Karena kemashyurannya, banyak siswa dari penjuru dunia banyak ingin belajar di Al-Qarawiyyin, sehingga pihak universitas memberkalukan sistem seleksi yang ketat. Sampai hari ini beberapa syarat untuk kuliah di Al-Qarawiyyin masih berlaku, diantaranya yang ingin belajar di Al-Qarawiyyin harus hafal Al-Quran.
Sistem belajar di Al-Qarawiyyin disampaikan dalam metode tradisional. Dalam kegiatan belajar mengajar, seorang syekh atau ulama bersama siswanya duduk setengah lingkaran yang disebut halqa. Mereka membaca teks-teks pelajaran dan berdiskusi tentang pokok-pokok tata bahasa, hukum, atau keilmuan lainnya termasuk menjelaskan poin-poin yang sulit dipahami.
Universitas Qarawiyyin menjadi pusat belajar siswa Islam dari seluruh Maroko dan Afrika Barat. Demikian pula siswa muslim dari Asia Tengah. Bahkan sering dikunjungi para mualaf muslim Spanyol. Universitas Qarawiyyin juga memberikan beasiswa bagi sebagian besar siswanya.
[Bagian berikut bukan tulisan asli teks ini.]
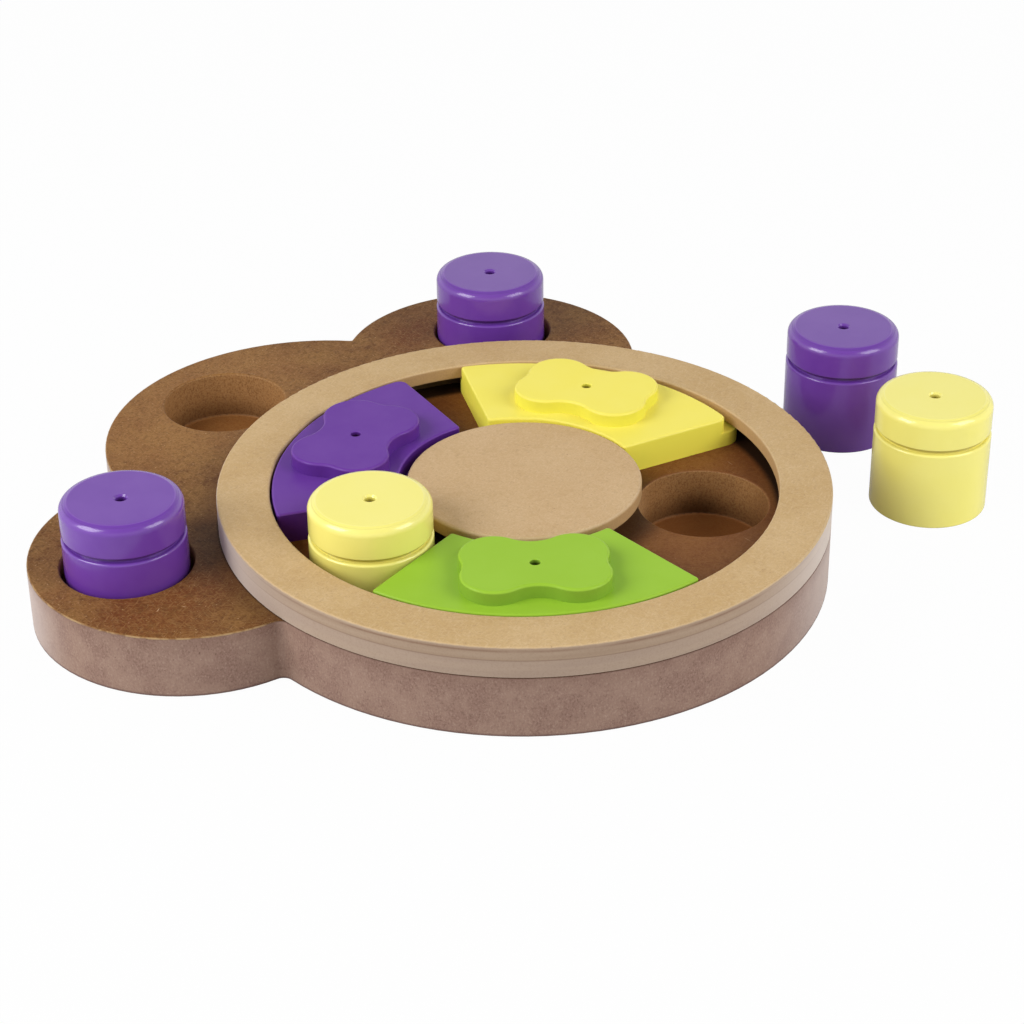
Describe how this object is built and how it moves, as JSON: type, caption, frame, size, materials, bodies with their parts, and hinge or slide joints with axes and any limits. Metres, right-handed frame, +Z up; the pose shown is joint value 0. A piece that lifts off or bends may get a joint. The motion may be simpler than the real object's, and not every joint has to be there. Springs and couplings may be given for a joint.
{
  "type": "dog treat puzzle toy",
  "caption": "Paw-shaped fibreboard treat puzzle with round pockets, loose lift-out pegs and sector sliders with bone-shaped grips in a round track.",
  "frame": {"origin": "the axis of the round track, on the underside of the board", "axes": "+Z up, +Y from the track's axis towards the middle toe, X across the paw"},
  "size_m": [0.3521, 0.326, 0.0539],
  "materials": {
    "stained_board": "stained fibreboard, satin",
    "light_board": "bare fibreboard, satin lacquer",
    "purple_slider_paint": "semi-gloss paint on fibreboard",
    "yellow_slider_paint": "semi-gloss paint on fibreboard",
    "green_slider_paint": "semi-gloss paint on fibreboard",
    "purple_peg_paint": "gloss paint on turned wood",
    "yellow_peg_paint": "gloss paint on turned wood"
  },
  "bodies": {
    "board": {"base_board": "stained_board", "spacer_ring": "light_board", "lip_ring": "light_board", "hub_spacer": "light_board", "centre_disc": "light_board"},
    "purple_slider": {"slider_purple": "purple_slider_paint", "grip_purple": "purple_slider_paint"},
    "yellow_slider": {"slider_yellow": "yellow_slider_paint", "grip_yellow": "yellow_slider_paint"},
    "green_slider": {"slider_green": "green_slider_paint", "grip_green": "green_slider_paint"},
    "peg_left_toe_body": {"peg_left_toe": "purple_peg_paint"},
    "peg_right_toe_body": {"peg_right_toe": "purple_peg_paint"},
    "peg_track_body": {"peg_track": "yellow_peg_paint"},
    "peg_loose_purple_body": {"peg_loose_purple": "purple_peg_paint"},
    "peg_loose_yellow_body": {"peg_loose_yellow": "yellow_peg_paint"}
  },
  "joints": [
    {"name": "purple_slider_turn", "type": "hinge", "parent": "board", "child": "purple_slider", "pos_m": [0, 0, 0.0256], "axis": [0, 0, 1], "range_deg": [-6.3, 0]},
    {"name": "yellow_slider_turn", "type": "hinge", "parent": "board", "child": "yellow_slider", "pos_m": [0, 0, 0.0256], "axis": [0, 0, 1], "range_deg": [-38.5, 6.3]},
    {"name": "green_slider_turn", "type": "hinge", "parent": "board", "child": "green_slider", "pos_m": [0, 0, 0.0256], "axis": [0, 0, 1], "range_deg": [0, 38.5]},
    {"name": "peg_left_toe_lift", "type": "slide", "parent": "board", "child": "peg_left_toe_body", "axis": [0, 0, 1], "range_m": [0, 0.04]},
    {"name": "peg_right_toe_lift", "type": "slide", "parent": "board", "child": "peg_right_toe_body", "axis": [0, 0, 1], "range_m": [0, 0.04]},
    {"name": "peg_track_lift", "type": "slide", "parent": "board", "child": "peg_track_body", "axis": [0, 0, 1], "range_m": [0, 0.04]},
    {"name": "peg_loose_purple_lift", "type": "slide", "parent": "board", "child": "peg_loose_purple_body", "axis": [0, 0, 1], "range_m": [0, 0.04]},
    {"name": "peg_loose_yellow_lift", "type": "slide", "parent": "board", "child": "peg_loose_yellow_body", "axis": [0, 0, 1], "range_m": [0, 0.04]}
  ]
}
Selama abad pertengahan Universitas Al-Qarawiyyin menjadi salah satu pusat intelektual yang penting. Kemasyhuran Al-Qarawiyyin menjadi tujuan para sultan dan pedagang kaya untuk menguliahkan anak-anaknya. Mereka juga turut menjadi pelindung Al-Qarawiyyin dan memberikan subsidi berupa harta benda, terutama buku dan manuskrip.
Universitas Al-Qarawiyyin menghasilkan sejumlah ulama terkemuka yang memberikan pengaruh kuat di ranah intelektual dan akademik. Di antara nama-nama besar itu adalah Abu Abullah Al-Sati, Abu Al-Abbas al-Zwawi, Ibnu Rashid Al-Sabti (w. 791 H / 1321 M), Ibn Al-Haj Al-Fasi (w. 767 AH / 1336 M) dan Abu Madhab Al-Fasi yang memimpin generasinya dalam studi mazhab Maliki.
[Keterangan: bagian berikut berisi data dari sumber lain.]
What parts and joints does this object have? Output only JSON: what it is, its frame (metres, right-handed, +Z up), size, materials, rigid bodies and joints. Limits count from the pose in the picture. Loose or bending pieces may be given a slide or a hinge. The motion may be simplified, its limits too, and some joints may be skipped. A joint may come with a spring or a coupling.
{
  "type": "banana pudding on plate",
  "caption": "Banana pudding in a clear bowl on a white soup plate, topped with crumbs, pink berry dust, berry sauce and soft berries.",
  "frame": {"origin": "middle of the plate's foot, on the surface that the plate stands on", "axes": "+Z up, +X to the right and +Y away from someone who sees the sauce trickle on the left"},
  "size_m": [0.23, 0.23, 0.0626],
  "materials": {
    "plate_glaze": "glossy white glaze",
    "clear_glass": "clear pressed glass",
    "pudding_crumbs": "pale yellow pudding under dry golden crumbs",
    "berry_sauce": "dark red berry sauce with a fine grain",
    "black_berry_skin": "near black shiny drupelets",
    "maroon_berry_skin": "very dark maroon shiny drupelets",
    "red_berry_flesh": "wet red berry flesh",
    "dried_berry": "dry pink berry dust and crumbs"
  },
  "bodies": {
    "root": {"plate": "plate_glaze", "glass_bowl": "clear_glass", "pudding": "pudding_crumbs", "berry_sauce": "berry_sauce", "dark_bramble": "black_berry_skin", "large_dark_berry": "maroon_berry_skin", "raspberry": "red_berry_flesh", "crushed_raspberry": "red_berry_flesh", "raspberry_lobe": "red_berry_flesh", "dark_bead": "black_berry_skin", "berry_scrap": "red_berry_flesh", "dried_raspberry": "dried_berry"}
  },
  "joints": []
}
Bahkan rumornya Gerbert dari Aurillac (946–1003 M) yang lebih dikenal sebagai Paus Sylvester II pernah belajar di al-Qarawiyyin, dan dialah yang diberi kredit memperkenalkan angka Arab yang digunakan sampai hari ke seluruh Eropa. Demikian pula filsuf Yahudi Maimonides (Ibn Maimun) belajar di al-Qarawiyyin termasuk pula al- Bitruji (Alpetragius).
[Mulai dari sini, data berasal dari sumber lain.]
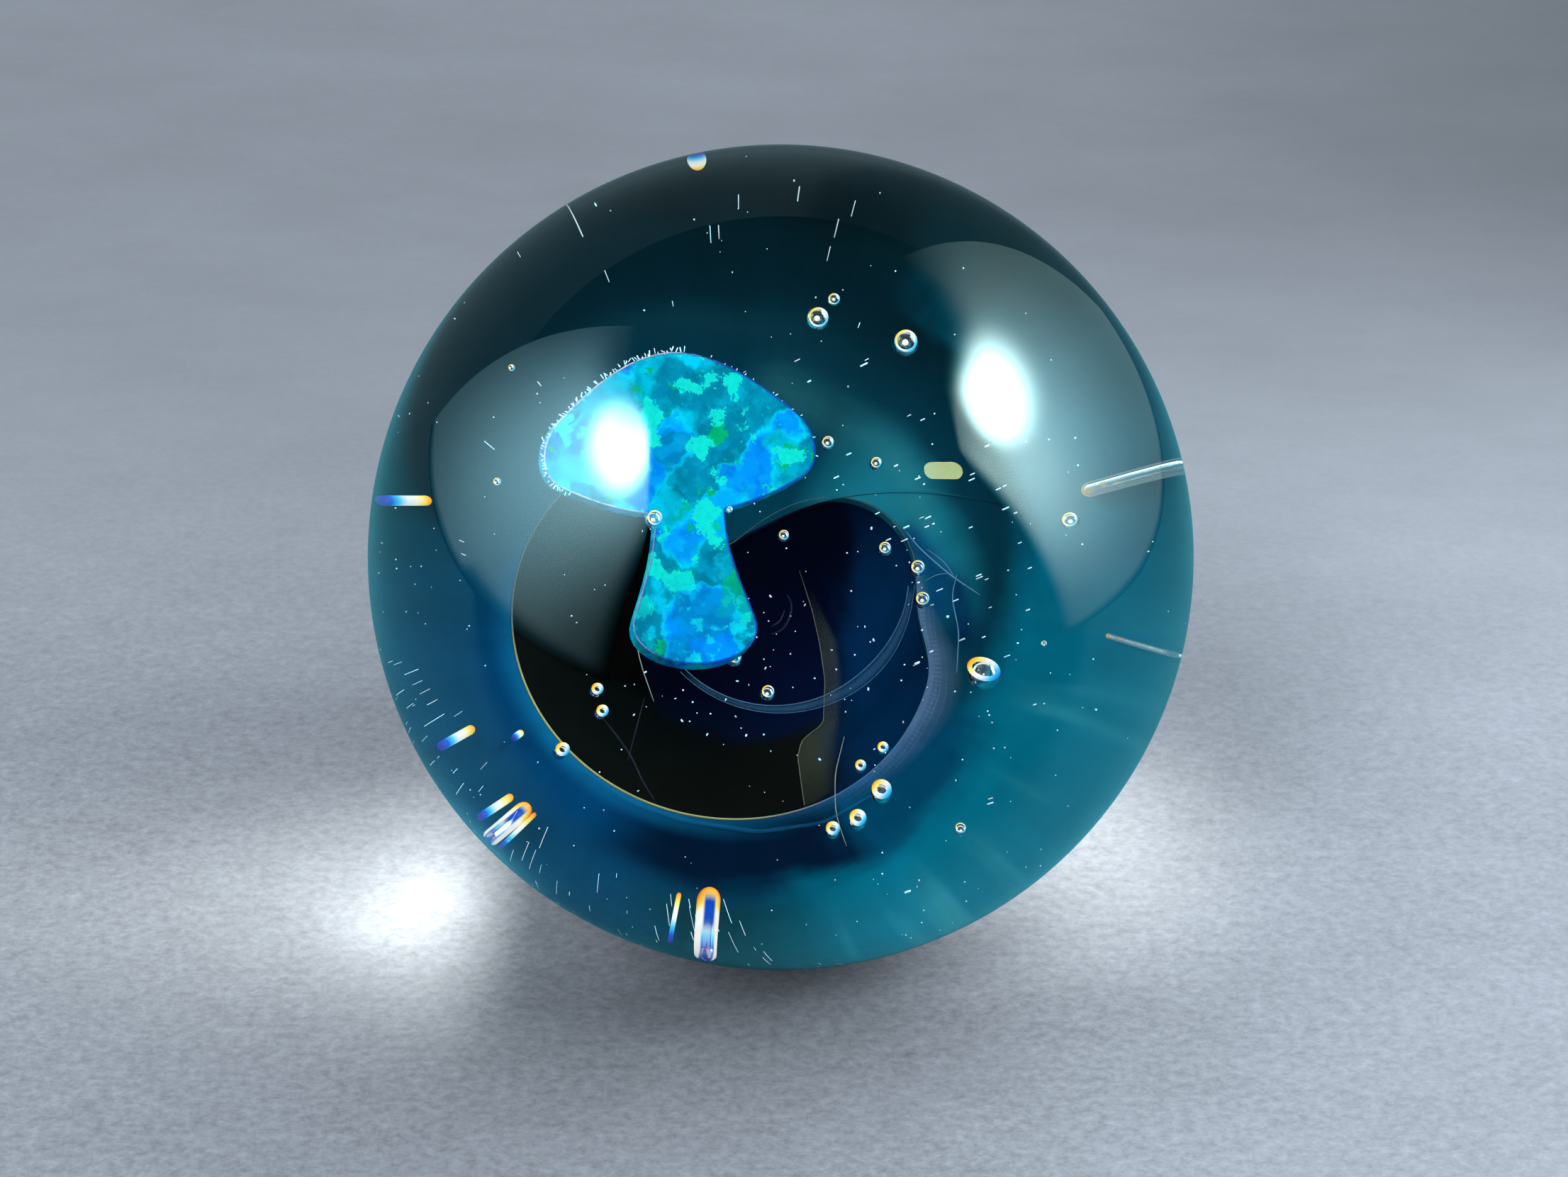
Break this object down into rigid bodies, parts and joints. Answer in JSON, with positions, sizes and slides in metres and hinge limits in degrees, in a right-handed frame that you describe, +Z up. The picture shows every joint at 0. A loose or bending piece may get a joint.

Meskipun reputasi Universitas Al-Qarawiyyin diakui luas di dunia Islam, orang-orang Eropa saat itumasih picik dengan Islam. Mereka memandang rendah lembaga keilmuan yang ada di benua Afrika. Ketika Prancis menaklukkan Maroko, mereka berusaha mengubah budaya Islam di universitas.
Namun upaya itu gagal. Sampai saat ini akar pengetahuan Islam masih tertancap kokoh. Bangunan universitas dari abad 9 Masehi itu masih berdiri tegak dengan megah dan para siswa serta sarjananya tetap tekun mempelajari dan mendalami Al-Quran.